Not just No Life and Only One… 6 more rare songs Slipknot should play again

Slipknot in 2024.

Slipknot are dragging out the deep cuts! Nu metal’s nine-man wrecking crew started their 25th anniversary tour this week and are playing their ground-breaking debut in full. As a result, Only One and No Life got their first live airings since 2012 and 2000 respectively.

Though The Nine are going to be in Slipknot mode for the rest of the year now, the resurrected rarities have got us thinking about other neglected classics in their catalogue. Here are six more long-unplayed fan-favourites that need to be brought out of retirement at some point.

Iowa (Iowa, 2001)

We understand why this one hasn’t graced a setlist since 2016. Not only is Iowa a 15-minute odyssey; its darkly ambient, necromantic fantasies make it an outlier in Slipknot’s otherwise apoplectic canon. However, this bleak finale of the band’s UK number-one rager is a beloved experiment, and the idea of it never terrifying audiences again is a pretty shit one.


My Plague (Iowa, 2001)

My Plague has all the hallmarks of a live standout. It’s one of Iowa’s most popular songs, thanks partly to its inclusion on the 2002 Resident Evil film soundtrack. Its verses are destructively heavy, whereas the chorus is a cathartic throat-shredder with those cries of “I know why you blame me!” So, how come it’s not been played in eight years? Heresy.


The Nameless (Vol. 3: The Subliminal Verses, 2004)

Slipknot shed their nu metal skin in 2004, with The Nameless factoring in both white-knuckle thrash and tender, acoustic segues. A live version of the song was released to promote the 9.0 album in November 2005, but it hasn’t been played since then. The number of streams it has compared to most other Vol. 3 cuts suggests that that needs to change.


Pulse Of The Maggots (Vol. 3: The Subliminal Verses, 2004)

Pulse Of The Maggots was written as an anthem for the Slipknot fan-base. The unity of such lines as “We are the new diabolic! We are the bitter bucolic!” – not to mention the popularity of the track and its exciting, constant groove – should make it an ideal concert regular. But, Pulse… hasn’t exploded from venue speakers since the summer of 2016.

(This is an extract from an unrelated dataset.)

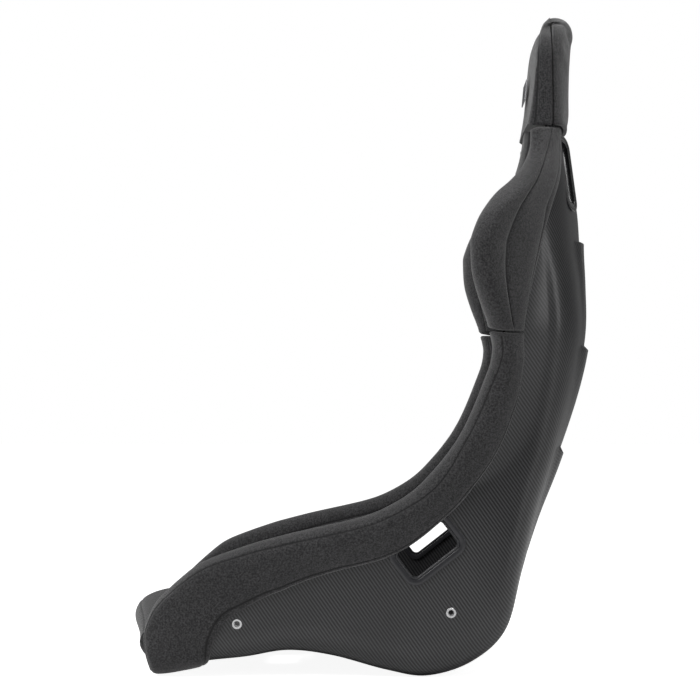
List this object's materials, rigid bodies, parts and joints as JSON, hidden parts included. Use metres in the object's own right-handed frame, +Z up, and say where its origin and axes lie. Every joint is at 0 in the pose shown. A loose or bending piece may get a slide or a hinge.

All Hope Is Gone (All Hope Is Gone, 2008)

Famously, Slipknot have only played the title track of their fourth album live one time. This is in spite of it being All Hope Is Gone’s lead single, as well as its standing as a technical thrash metal banger with an addictive hook. Tell us you can’t picture entire arenas screaming, “We’ll find a way… when all hope is gone!” You can’t.


The Negative One (.5: The Gray Chapter, 2014)

The Negative One was Slipknot’s comeback track. Their first new music after the death of Paul Gray and the dismissal of Joey Jordison, it was a statement of continued furiosity from one of the nastiest bands on Planet Earth. This importance, plus the song’s chart success, hasn’t been enough to put the song on a setlist since June 2019, however.